February 13, 2014

Quilt

One of the top items on my craft bucket list has been to make a quilt. I've made several imitation quilts (surfboard, baby patch), and started a few that never amounted to much, but I have never made a true quilt with piecing, batting, backing, and quilting. 

The problem with me and crafts is that I am incredibly lazy and frugal, but also very inconsistent. I like to do all of my projects within the confines of my room (and an Internet connection). I am always trying to craft new projects that might somehow combat my spontaneously-growing yarn and fabric collections without going to the store to buy more stuff. And I also craft in binges.

Instead of, say, knitting for one hour every day, I'm more likely to knit for six hours straight for two days and then not touch my needles again for the next month. I'm very much a project-to-project person. And because I knit intensely over large blocks of time, I tend to grow weary as the completion of a project grows near, where frequently catastrophic shortcuts are taken, projects are never completed, and my insanity index grows exponentially overnight. But enough excuses, now. 

The Fiber Arts class I took last semester was a very unique crafting experience for me because I was forced to spend only one hour a day working. The fact that showing up to my next class prevented me from working "overtime" showed me what working on a craft project consistently and in small chunks feels like. I've never worked on a major project feeling refreshed and energetic all the way to the end without my typical dose of headaches and crazy eating schedules. It was strange to feel good throughout the entire process.

The first of two major projects in the Fiber Arts class is an embroidered pillow, and the second is a nine-patch quilt. This project is designed to be a first quilt for students, as it is about as simple as it can be.

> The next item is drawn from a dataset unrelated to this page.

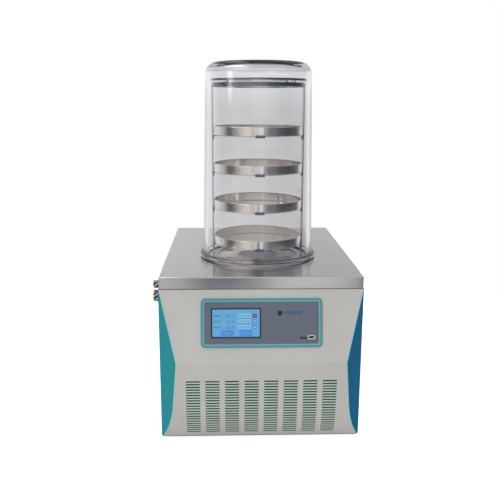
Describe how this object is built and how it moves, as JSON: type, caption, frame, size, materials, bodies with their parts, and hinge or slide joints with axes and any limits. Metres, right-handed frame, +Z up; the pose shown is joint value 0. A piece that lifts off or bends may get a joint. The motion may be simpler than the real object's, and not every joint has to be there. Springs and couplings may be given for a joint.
{
  "type": "bench-top freeze dryer",
  "caption": "Bench-top freeze dryer: steel deck over a cold trap, clear bell jar with a rack of round trays, angled front with a touch display, and teal and blue sides.",
  "frame": {"origin": "under the middle of the whole part's box, on the surface the feet stand on", "axes": "+Z up; -Y out of the control panel; +X towards the right side panel"},
  "size_m": [0.442, 0.619, 0.793],
  "materials": {
    "stainless": "satin",
    "steel_bar": "satin",
    "zinc": "satin",
    "cream_panel": "satin",
    "cream_steel": "satin",
    "teal_paint": "satin",
    "blue_paint": "satin",
    "teal_trim": "satin",
    "slate_plastic": "satin",
    "display": "gloss",
    "dark_frame": "satin",
    "dark_rim": "satin",
    "clear_acrylic": "gloss",
    "rubber": "matt",
    "black_paint": "gloss",
    "black_plastic": "matt",
    "light_plastic": "satin",
    "red_plastic": "gloss",
    "knob_metal": "satin",
    "aluminium": "satin",
    "copper": "satin",
    "brass": "satin",
    "board": "matt",
    "foam": "matt"
  },
  "bodies": {
    "cabinet": {"deck_plate": "stainless", "front_panel": "cream_panel", "left_side_panel": "teal_paint", "right_side_panel": "blue_paint", "rear_panel": "cream_steel", "base_pan": "dark_frame", "corner_posts": "dark_frame", "deck_rails": "dark_frame", "rubber_feet": "rubber", "foot_bolts": "zinc", "rear_panel_screws": "zinc", "panel_bezel": "teal_trim", "panel_fascia": "slate_plastic", "display_rim": "dark_rim", "display_glass": "display", "display_module": "black_plastic", "data_socket": "light_plastic", "control_board": "board", "bell_jar": "clear_acrylic", "jar_cap": "clear_acrylic", "jar_seal": "rubber", "stand_plate": "stainless", "rack_frame": "steel_bar", "rack_plate": "steel_bar", "rack_spacers": "zinc", "shelf_1": "steel_bar", "shelf_2": "steel_bar", "shelf_3": "steel_bar", "shelf_4": "steel_bar", "tray_1": "stainless", "tray_2": "stainless", "tray_3": "stainless", "tray_4": "stainless", "trap_well": "stainless", "cooling_coil": "copper", "trap_foam": "foam", "trap_probe": "stainless", "vacuum_tube": "stainless", "drain_pipe": "stainless", "drain_valve": "brass", "air_valve": "zinc", "gas_port": "knob_metal", "air_line": "stainless", "compressor": "black_paint", "compressor_mounts": "rubber", "compressor_bolts": "zinc", "condenser": "aluminium", "fan_shroud": "dark_frame", "fan_bracket": "dark_frame", "fan_motor": "black_plastic", "filter_drier": "copper", "copper_lines": "copper", "suction_line": "copper", "power_supply": "zinc", "power_inlet": "black_plastic", "switch_frame": "black_plastic"},
    "air_knob": {"air_knob": "knob_metal"},
    "drain_lever": {"drain_lever": "red_plastic"},
    "fan_rotor": {"fan_rotor": "light_plastic"},
    "switch_rocker": {"switch_rocker": "red_plastic"}
  },
  "joints": [
    {"name": "air_knob_turn", "type": "hinge", "parent": "cabinet", "child": "air_knob", "pos_m": [-0.203, -0.1925, 0.297], "axis": [-1, 0, 0], "range_deg": [0, 360]},
    {"name": "drain_lever_turn", "type": "hinge", "parent": "cabinet", "child": "drain_lever", "pos_m": [0.009, 0.2795, 0.059], "axis": [0, 0, 1], "range_deg": [0, 90]},
    {"name": "fan_spin", "type": "hinge", "parent": "cabinet", "child": "fan_rotor", "pos_m": [0.009, -0.1885, 0.0855], "axis": [0, 1, 0], "continuous": true},
    {"name": "switch_rock", "type": "hinge", "parent": "cabinet", "child": "switch_rocker", "pos_m": [-0.096, 0.2585, 0.06], "axis": [1, 0, 0], "range_deg": [0, 18]}
  ]
}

The first (and hardest) step is to buy the fabrics to be used in the quilt. It literally took me four hours over two days to decide on all my fabrics. I decides to go with a rich ocean color theme, and picked a dreamy batik as my theme fabric. I purchased all the materials at Eddie's Quilting Bee, which is more expensive then a generic place like Jo-Ann, but offers a bigger variety of high-quality fabrics and has a staff that is very helpful for a beginning quilter like me. 

This quilt is a little bigger than a crib-sized quilt. I would have made myself a twin-sized quilt, but I was not sure how much of each fabric to buy for this size. The instruction sheet was horribly cryptic and unreliable both to me and the Eddie's staff, and I didn't want to spend a ton of money on fabric that I wouldn't end up using.

The next step was to design the blocks. For this beginning quilt, each block ended up being 12.5" square, and only consisted of 4.5" squares, quarter-squares, half-triangles, and quarter-triangles. This restriction certainly limited the number of block designs to choose from. I used five different block designs, although three out of my five designs ended up being variations of the traditional star pattern. 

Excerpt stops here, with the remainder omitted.